Così ecco che comprende che la sua vita è una proiezione di specchi “che si sono fatti più labili e mutevoli con il progredire dell’età. Superati i bagliori degli anni. Non deve trattarsi né di un morbo pernicioso, né di un groviglione dell’anima. Semmai una metafora dentro a una metafora, dovuta alla mia forsennata passione di leggere, vissuta in parallelo alla successione dei tempi, dall’infanzia alla giovinezza e oltre”.

Capisce Pippo che non gli rimane altro che “fuggire dentro ai libri: vivere altri tempi, altri mondi, altre dimensioni . Una competizione tra me stesso e un mio ipotetico doppio”. Vita che ha percorso con questo intelligente turbamento nei suoi libri, nelle sue mostre, nelle sue battaglie.

Pippo un po’ Tom Sawyer, il pomeriggio, per diventare Achille con “l’invitta armatura” o quel gran figo di Paride, o l’astuto Ulisse, giungendo alla fine sempre con un “inestricabile enigma: se io sia persona o personaggio e se per un refuso della sorte mi trovassi davanti alla possibilità di svelare il mistero ho una risposta pronta. Estrema come un epitaffio: Preferirei di no”.

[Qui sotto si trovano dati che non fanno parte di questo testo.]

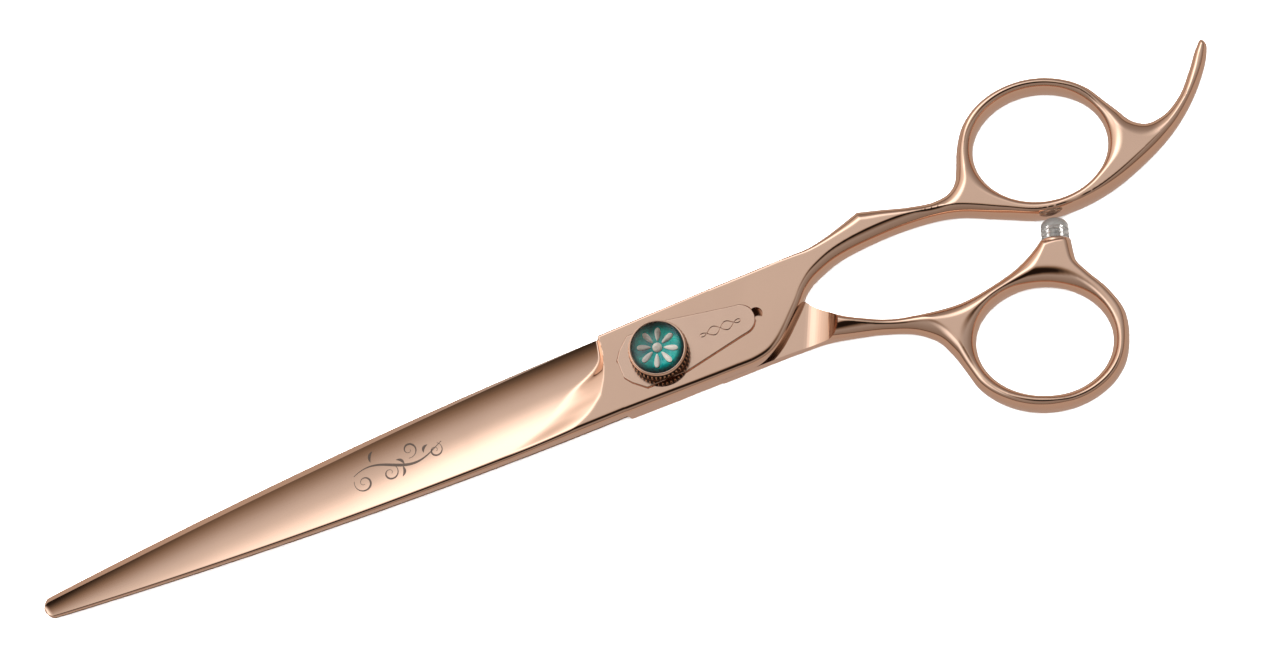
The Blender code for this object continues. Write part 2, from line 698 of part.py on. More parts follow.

Così giunge a Roma spinto dal “fremito per libri sconosciuti”. “A Roma appresi che per capire bisogna imparare la lingua delle cose”.
Con l’originalità dei suoi libri, delle sue mostre, delle sue “sciarade” fortunatamente salvate e di qualche intervista, Marcenaro ha dimostrato di avere imparato benissimo questa lingua perché le “cose” nelle sue mani sono diventate vere folgorazioni, sorprendenti letture, impensabili traduzioni.
Come la visita a Roma col suo amico Alberto, a “sobbrillare” percorrendo “labirintiche biblioteche”, mentre l’amico romano lo inizia a un tipo di esercizio. “Non lasciarsi mai sfuggire una coincidenza”.

L’arte della coincidenza che diventa occasione di un nuovo viaggio diverso da quello che si pensava prima è una caratteristica della cultura di Pippo. Una città per di più nel buio non è solo strade, piazze o vicoli, ma le sue pietre emulsionano “un fluido magico…..si svelano i segreti, ritornano i morti, le presenze accompagnano con i loro lievi passi” e fantastica definizione: “L’inaspettata brezza, come un improvviso velo, recò memoria di memorie”.

Memoria di memorie. Che Giuseppe Marcenaro ancora avrebbe voluto distillarci. Ma, rivela l’amico Piero Boragina custode e strenuo difensore di questa cultura, nei cassetti e dai cassetti riaperti di Pippo esce molto materiale, forse addirittura altre pagine pronte. Insieme alle sue fotografie linguistiche: “un segaligno senegalese carbonato ramazza adunando avanzi a piede del marciapiede….” Oppure “mi è impossibile mancandomi quelle pagine ripercorrere i perduti passi in confronto con la memoria” o ancora un’analisi della parola genovesissima, maniman. “L’emblema della prudenza, una parola di tono arcano, chiude più porte di quante sia riuscito a aprirne abracadabra. Maniman più che parola è concetto…..arriva subito al centro. Innanzitutto è un invito alla cautela….attraversa la filosofia del genovese. E’ un avvertimento prudente, un invito all’immobilità, alla non scelta. Maniman è un’implosione lessicale, assomiglia a un serpente che per rendersi essenziale, comincia a divorarsi dalla coda.”. Infine la sentenza. “Maniman è un sontuoso introflesso” e come un’idra si riproduce!.

E Bobi Bazlen che fine ha fatto? Marcenaro lo insegue , pagina dopo pagina. E’ “l’originale autore di nessun libro, formidabile lettore e levatrice di talenti, suggeritore di opere pescate nei segreti meandri delle più esclusive carbonerie letterarie…..da tempo inseguivo Bazlen”.
E chi poteva essere più adatto a inseguire “uno scrittore senza libri, un rompicapo esistenziale. Un fantasma irrisolto. Autore semmai di una nuvola di lettere a briglia sciolta, erudite e gaglioffe, inviate anche a femmine curiose. Una superciliosa giostra di ciarle” se non Pippo Marcenaro?

Che così dichiara il suo amore mai completamente rivelato per Genova.

“Amare Genova deve costare moltissimo. Infatti, in dialetto amare non esiste. Si trova ti voglio bene che, come ognuno sa , ha un approccio più prudente. Ti voglio bene è meno impegnativo…..maniman”.